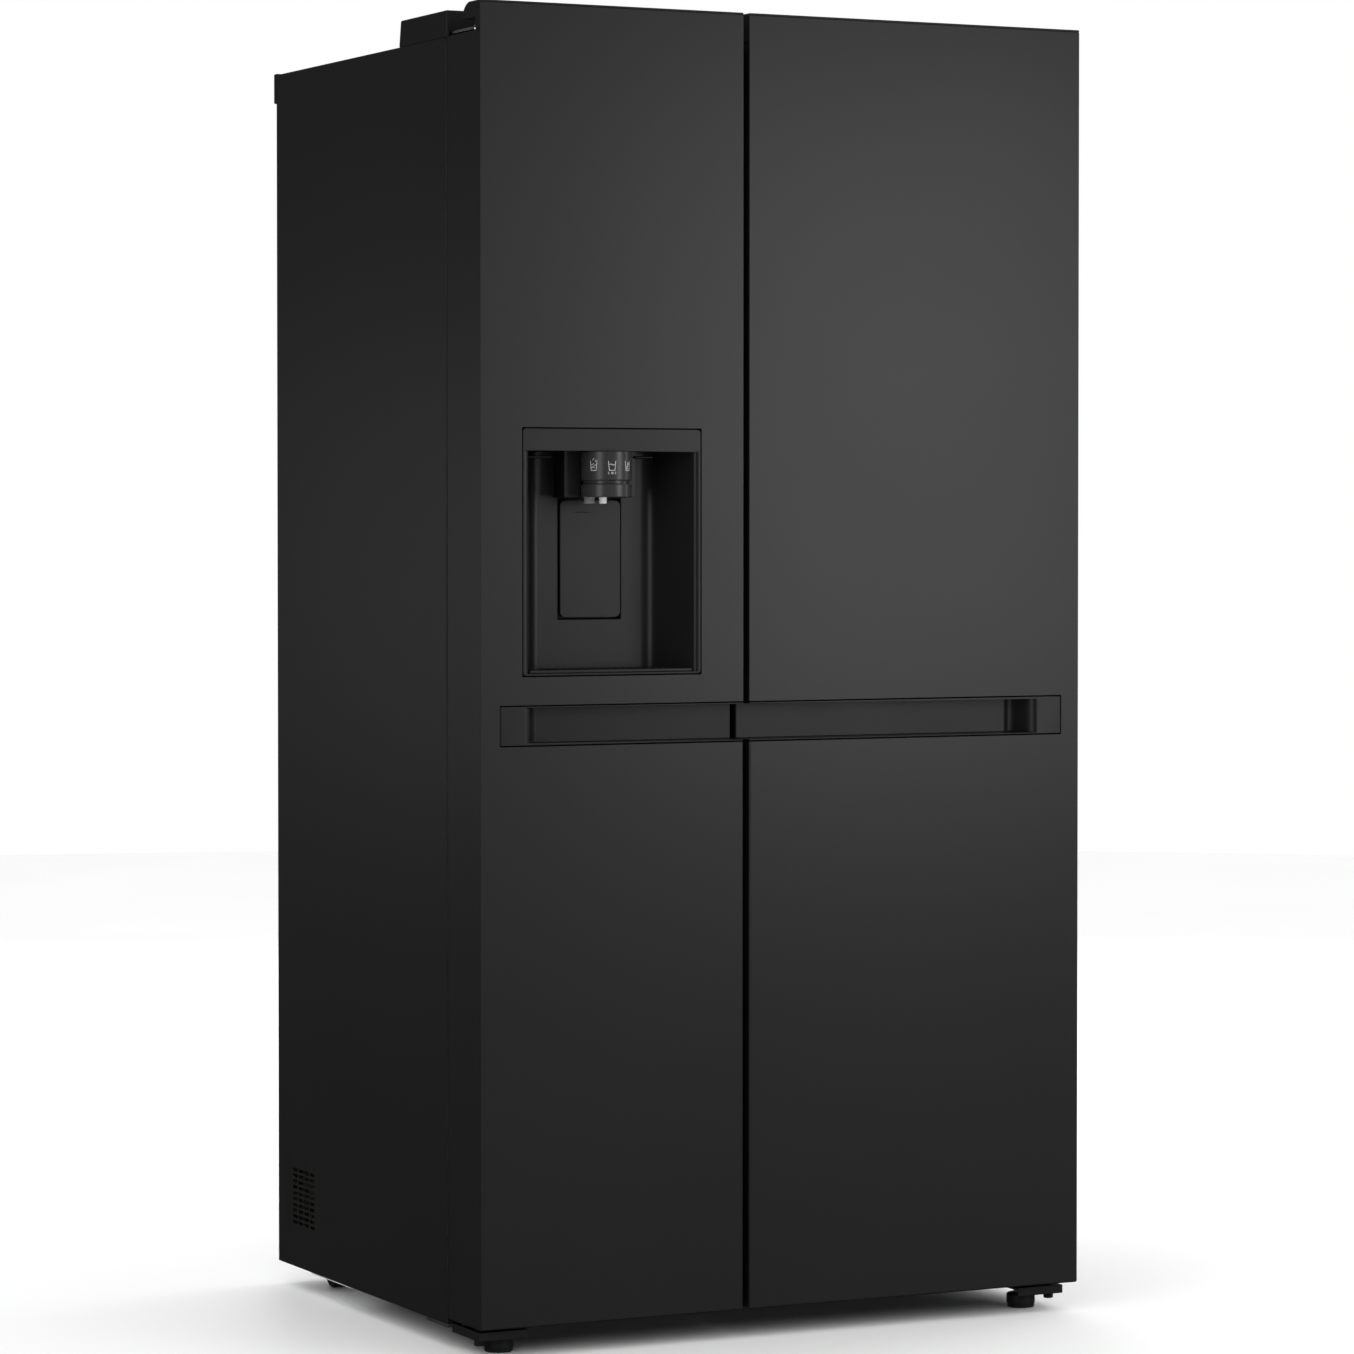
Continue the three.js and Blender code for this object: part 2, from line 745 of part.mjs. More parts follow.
add("freezer_rear_cover", freezerRearCover(), "whitePlastic");
for (let i = 0; i < shelfCount; i++) {
  const lowest = drawerBase + shelfOverDrawer + i * shelfPitch;
  add(`freezer_shelf_${i + 1}`, shelf(freezerSides, lowest + drawerHeight), "glass");
  add(`fridge_shelf_${i + 1}`, shelf(fridgeSides, lowest + crisperHeight), "glass");
}

const stepFace = stepFront - linerFace - stepGap;
const rearFace = compartmentRear - linerFace - drawerRearGap;
const upperDrawer = [drawerBase, drawerBase + drawerHeight];
const upperCrisper = [drawerBase, drawerBase + crisperHeight];
add("freezer_drawer_1", drawer(freezerSides, lowerDrawer, stepFace), "clearPlastic");
add("freezer_drawer_2", drawer(freezerSides, upperDrawer, rearFace), "clearPlastic");
add("crisper_drawer_1", drawer(fridgeSides, lowerDrawer, stepFace), "clearPlastic");
add("crisper_drawer_2", drawer(fridgeSides, upperCrisper, rearFace), "clearPlastic");

// ---------- doors ----------
const freezerDoor = {
  name: "freezer_door",
  side: -1,
  x: [-half, -half + freezerDoorWidth],
  sides: freezerSides,
};
const fridgeDoor = {
  name: "fridge_door",
  side: 1,
  x: [-half + freezerDoorWidth + doorGap, half],
  sides: fridgeSides,
};

const pinOf = (door) => door.side * (half - pinInset);
const recessLevel = [recessBottom, recessBottom + recessHeight];
const recessOuter = (door) => door.side * (half - recessEnd);
const freeEdge = (door) => (door.side < 0 ? door.x[1] : door.x[0]);
const recessSpan = (door) => ordered(recessOuter(door), freeEdge(door));
const dispenserX = grow([dispenserMiddle, dispenserMiddle], dispenserWidth / 2);
const dispenserZ = [dispenserBottom, dispenserBottom + dispenserHeight];
const housingDepth = nicheDepth + paddleTravel + housingWall;

// What the front panel and the foam leave free for the inserts; `by` is the gap around them.
function insertSpaces(door, by, recessTo, housingTo) {
  const past = freeEdge(door) - door.side * 2;
  const span = ordered(recessOuter(door) + door.side * by, past);
  const spaces = [block(span, [-1, recessTo], grow(recessLevel, by))];
  if (door === freezerDoor)
    spaces.push(block(grow(dispenserX, by), [-1, housingTo], grow(dispenserZ, by)));
  return unite(spaces);
}

function pinHoles(door) {
  const x = pinOf(door);
  const radius = pinRadius + assemblyGap;
  return upright(radius, x, pinBack, [doorBottom - 1, doorBottom + pinReach + 1], 24).add(
    upright(radius, x, pinBack, [shoulder - pinReach - 1, shoulder + 1], 24),
  );
}

// Painted sheet folded round the front, both sides, top and bottom.
function doorSkin(door) {
  const z = [doorBottom, shoulder];
  const tray = block(door.x, [0, doorDepth], z).subtract(
    block(grow(door.x, -sheet), [sheet, doorDepth + 1], grow(z, -sheet)),
  );
  const front = block(door.x, [0, sheet], [doorBottom, height - capLip - assemblyGap]);
  return tray
    .add(front)
    .subtract(insertSpaces(door, reveal, recessDepth + recessWall + 1, doorDepth / 2))
    .subtract(pinHoles(door));
}

function doorCore(door) {
  const by = sheet + assemblyGap;
  const body = block(
    grow(door.x, -by),
    [by, doorDepth - linerWall - assemblyGap],
    grow([doorBottom, shoulder], -by),
  );
  const spaces = insertSpaces(
    door,
    reveal,
    recessDepth + recessWall + assemblyGap,
    housingDepth + assemblyGap,
  );
  return body.subtract(spaces).subtract(pinHoles(door));
}

const dykeSpan = (door) => {
  const [left, right] = door.sides;
  return door.side < 0
    ? [left + dykeHingeClearance, right - dykeFreeClearance]
    : [left + dykeFreeClearance, right - dykeHingeClearance];
};
const dykeLevel = [floorTop + dykeHingeClearance, ceiling - dykeHingeClearance];

function doorLiner(door) {
  const by = sheet + assemblyGap;
  const sheetPart = block(
    grow(door.x, -by),
    [doorDepth - linerWall, doorDepth],
    grow([doorBottom, shoulder], -by),
  );
  const ring = block(dykeSpan(door), [doorDepth - 1, doorDepth + dykeDepth], dykeLevel).subtract(
    block(
      grow(dykeSpan(door), -dykeWall),
      [doorDepth - 2, doorDepth + dykeDepth + 1],
      grow(dykeLevel, -dykeWall),
    ),
  );
  return sheetPart.add(ring);
}

function gasket(door) {
  const plane = [doorDepth + assemblyGap, caseFront - assemblyGap];
  const x = grow(door.x, -gasketInset);
  const z = grow([doorBottom, shoulder], -gasketInset);
  const hole = block(grow(x, -gasketWidth), grow(plane, 1), grow(z, -gasketWidth));
  return block(x, plane, z).subtract(hole);
}

// Raised cap along the front of the door's top, open at its outer end for the hinge arm.
function topCap(door) {
  const front = sheet + assemblyGap;
  const profile = new THREE.Shape();
  profile.moveTo(front, shoulder + assemblyGap);
  profile.lineTo(capDepth, shoulder + assemblyGap);
  profile.lineTo(capDepth, height - capCorner);
  profile.absarc(capDepth - capCorner, height - capCorner, capCorner, 0, Math.PI / 2);
  profile.lineTo(0, height);
  profile.lineTo(0, height - capLip);
  profile.lineTo(front, height - capLip);
  profile.closePath();
  const pin = pinOf(door);
  const slot = block(
    ordered(door.side * (half + 1), pin - door.side * (hingeArmHalf + 2)),
    [hingeSlotFront, capDepth + 1],
    [shoulder, shoulder + hingeSlotHeight],
  );
  return bar(profile, door.x, 8).subtract(slot);
}

// The recess floor comes up in a soft curve to the front plane at its outer end.
function handleRecess(door) {
  const outer = recessOuter(door);
  const rampStart = outer - door.side * recessRampStart;
  const rampEnd = rampStart - door.side * recessRamp;
  const free = freeEdge(door);
  const past = free - door.side * 2;
  const shape = new THREE.Shape();
  const third = rampEase * door.side;
  shape.moveTo(rampStart, -1);
  shape.lineTo(rampStart, 0);
  shape.bezierCurveTo(rampStart - third, 0, rampEnd + third, recessDepth, rampEnd, recessDepth);
  shape.lineTo(past, recessDepth);
  shape.lineTo(past, -1);
  shape.closePath();
  const level = grow(recessLevel, -assemblyGap);
  const insert = block(ordered(outer, free), [0, recessDepth + recessWall], level);
  return insert.subtract(plate(shape, grow(level, -recessWall), 10));
}

function doorBin(door, bottom, tall) {
  const span = grow(dykeSpan(door), -dykeWall - assemblyGap);
  const back = [doorDepth + assemblyGap, doorDepth + dykeDepth + binReach];
  const level = [bottom, bottom + tall];
  const hollow = block(grow(span, -binWall), grow(back, -binWall), [bottom + binWall, level[1] + 1]);
  return block(span, back, level).subtract(hollow);
}

for (const [door, bins] of [
  [freezerDoor, freezerBins],
  [fridgeDoor, fridgeBins],
]) {
  add(`${door.name}_skin`, doorSkin(door), "blackSteel");
  add(`${door.name}_core`, doorCore(door), "foam");
  add(`${door.name}_liner`, doorLiner(door), "whitePlastic");
  add(`${door.name}_gasket`, gasket(door), "rubber");
  add(`${door.name}_cap`, topCap(door), "blackPlastic");
  add(`${door.name}_handle`, handleRecess(door), "blackPlastic");
  bins.forEach((z, i) =>
    add(`${door.name}_bin_${i + 1}`, doorBin(door, z, binHeight), "clearPlastic"),
  );
}
add("ice_bin", doorBin(freezerDoor, iceBinBottom, iceBinHeight), "whitePlastic");

// ---------- dispenser ----------
// Plan of the niche: splayed side walls and rounded rear corners. `by` shrinks it all round.
function nichePlan(by, front) {
  const m = dispenserMiddle;
  const rear = nicheDepth - by;
  const halfAt = (y) => nicheFrontHalf - by - nicheSplay * y;
  const c = nicheCorner;
  const shape = new THREE.Shape();
  shape.moveTo(m - halfAt(front), front);
  shape.lineTo(m + halfAt(front), front);
  shape.lineTo(m + halfAt(rear - c), rear - c);
  shape.quadraticCurveTo(m + halfAt(rear), rear, m + halfAt(rear) - c, rear);
  shape.lineTo(m - halfAt(rear) + c, rear);
  shape.quadraticCurveTo(m - halfAt(rear), rear, m - halfAt(rear - c), rear - c);
  shape.closePath();
  return shape;
}

// Plan of what the rounding takes off the niche's front edges.
function lipPlan() {
  const m = dispenserMiddle;
  const wide = nicheFrontHalf + nicheLip;
  const narrow = nicheFrontHalf - nicheSplay * nicheLip;
  const shape = new THREE.Shape();
  shape.moveTo(m - wide, -1);
  shape.lineTo(m + wide, -1);
  shape.lineTo(m + wide, 0);
  shape.quadraticCurveTo(m + nicheFrontHalf, 0, m + narrow, nicheLip);
  shape.lineTo(m - narrow, nicheLip);
  shape.quadraticCurveTo(m - nicheFrontHalf, 0, m - wide, 0);
  shape.closePath();
  return shape;
}

const dialTop = nicheTop - runningGap;
const dialBottom = dialTop - dialHeight;
const spoutTop = dialBottom - dialNeck - runningGap;
const spoutBottom = spoutTop - spoutHeight;
const paddleTop = nicheTop - paddleDrop;
const paddleX = grow([dispenserMiddle, dispenserMiddle], paddleWidth / 2);
const paddleZ = [paddleTop - paddleHeight, paddleTop];

function dispenserHousing() {
  const m = dispenserMiddle;
  const body = roundedPanel(dispenserX, [0, housingDepth], dispenserZ, housingCorner);
  const chute = block(
    grow([m, m], chuteHalf),
    [chuteFront, nicheDepth + 1],
    [spoutBottom, nicheTop + 1],
  ).subtract(upright(dialRadius + runningGap, m, dialBack, [spoutBottom - 1, nicheTop]));
  const recess = block(
    grow(paddleX, paddleSideGap),
    [nicheDepth - 1, nicheDepth + paddleTravel],
    grow(paddleZ, paddleEndGap),
  );
  const level = [nicheBottom, nicheTop];
  const niche = plate(nichePlan(0, -1), level).add(plate(lipPlan(), level, 6));
  return body.subtract(niche).add(chute).subtract(recess);
}

function dispenserDial() {
  const m = dispenserMiddle;
  return upright(dialRadius, m, dialBack, [dialBottom, dialTop], 48).add(
    upright(dialRadius - 3, m, dialBack, [dialBottom - dialNeck, dialBottom + 1], 48),
  );
}

// Fixed ring under the dial, with the ice chute's mouth and the water nozzle.
function dispenserSpout() {
  const m = dispenserMiddle;
  const ring = upright(dialRadius, m, dialBack, [spoutBottom, spoutTop], 48);
  const back = dialBack + mouthsBack;
  const level = [spoutBottom - mouthsDrop, spoutBottom + 1];
  const mouth = upright(iceMouthRadius, m - iceMouthAside, back, level, 20);
  const nozzle = upright(nozzleRadius, m + nozzleAside, back, level, 20);
  return unite([ring, mouth, nozzle]);
}

function dispenserPaddle() {
  const front = nicheDepth - paddleThick;
  const face = roundedPanel(paddleX, [front, nicheDepth], paddleZ, paddleCorner);
  const pivot = paddleTop - paddlePivotDrop;
  const barrel = crosswise(paddleBarrel, paddleX, nicheDepth + 1, pivot, 16);
  return face.add(barrel);
}

function dripTray() {
  const tray = plate(nichePlan(2, 4), [nicheBottom + assemblyGap, nicheBottom + trayThick]);
  const back = [traySlotFront, nicheDepth - traySlotRear];
  const level = [nicheBottom + trayFloor, nicheBottom + 2 * trayThick];
  const slots = [];
  for (let i = 0; i < traySlots; i++) {
    const x = dispenserMiddle + (i - (traySlots - 1) / 2) * traySlotPitch;
    slots.push(block(grow([x, x], traySlotWidth / 2), back, level));
  }
  return tray.subtract(unite(slots));
}

add("dispenser_housing", dispenserHousing(), "blackPlastic");
add("dispenser_dial", dispenserDial(), "blackPlastic");
add("dispenser_spout", dispenserSpout(), "blackPlastic");
add("dispenser_paddle", dispenserPaddle(), "blackPlastic");
add("drip_tray", dripTray(), "blackPlastic");

// The dial stands a little ahead of the doors, so the box's middle is ahead of half the depth.
const dialProud = dialRadius - dialBack;
fridge.position.y = -(depth - dialProud) / 2;

export default fridge;
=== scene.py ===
"""A side-by-side refrigerator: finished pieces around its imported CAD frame."""

import json
import math

import bmesh
import bpy
from mathutils import Matrix, Vector

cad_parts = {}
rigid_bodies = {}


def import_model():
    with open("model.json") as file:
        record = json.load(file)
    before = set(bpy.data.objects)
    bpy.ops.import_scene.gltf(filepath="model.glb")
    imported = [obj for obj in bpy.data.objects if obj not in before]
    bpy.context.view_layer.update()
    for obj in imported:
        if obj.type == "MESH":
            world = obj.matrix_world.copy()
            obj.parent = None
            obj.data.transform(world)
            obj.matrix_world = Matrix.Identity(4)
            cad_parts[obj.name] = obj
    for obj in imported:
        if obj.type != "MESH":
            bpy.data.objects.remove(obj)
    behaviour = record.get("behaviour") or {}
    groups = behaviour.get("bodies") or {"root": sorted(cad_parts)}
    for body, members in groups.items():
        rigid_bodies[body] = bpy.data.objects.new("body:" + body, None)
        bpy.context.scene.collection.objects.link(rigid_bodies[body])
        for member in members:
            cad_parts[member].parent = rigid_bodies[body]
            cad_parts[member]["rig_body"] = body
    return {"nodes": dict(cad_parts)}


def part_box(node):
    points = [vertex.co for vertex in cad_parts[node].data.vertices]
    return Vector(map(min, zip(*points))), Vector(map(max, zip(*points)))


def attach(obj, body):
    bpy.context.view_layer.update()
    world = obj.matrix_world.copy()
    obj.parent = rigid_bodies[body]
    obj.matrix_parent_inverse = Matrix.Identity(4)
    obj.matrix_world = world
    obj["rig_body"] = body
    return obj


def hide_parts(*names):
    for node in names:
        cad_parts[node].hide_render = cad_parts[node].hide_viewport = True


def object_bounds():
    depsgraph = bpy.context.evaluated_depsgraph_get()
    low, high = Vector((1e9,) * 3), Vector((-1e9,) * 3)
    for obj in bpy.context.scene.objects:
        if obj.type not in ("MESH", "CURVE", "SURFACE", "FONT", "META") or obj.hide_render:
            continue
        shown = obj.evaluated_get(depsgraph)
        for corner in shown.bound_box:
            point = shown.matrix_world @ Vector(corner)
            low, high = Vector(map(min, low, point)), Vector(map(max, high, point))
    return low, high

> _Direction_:
Nothing beyond the required lines should be retyped: start with the line that contains "half the depth." and finish with the line that contains "imported = [obj".

> _Output for this exercise_:
// The dial stands a little ahead of the doors, so the box's middle is ahead of half the depth.
const dialProud = dialRadius - dialBack;
fridge.position.y = -(depth - dialProud) / 2;

export default fridge;
=== scene.py ===
"""A side-by-side refrigerator: finished pieces around its imported CAD frame."""

import json
import math

import bmesh
import bpy
from mathutils import Matrix, Vector

cad_parts = {}
rigid_bodies = {}


def import_model():
    with open("model.json") as file:
        record = json.load(file)
    before = set(bpy.data.objects)
    bpy.ops.import_scene.gltf(filepath="model.glb")
    imported = [obj for obj in bpy.data.objects if obj not in before]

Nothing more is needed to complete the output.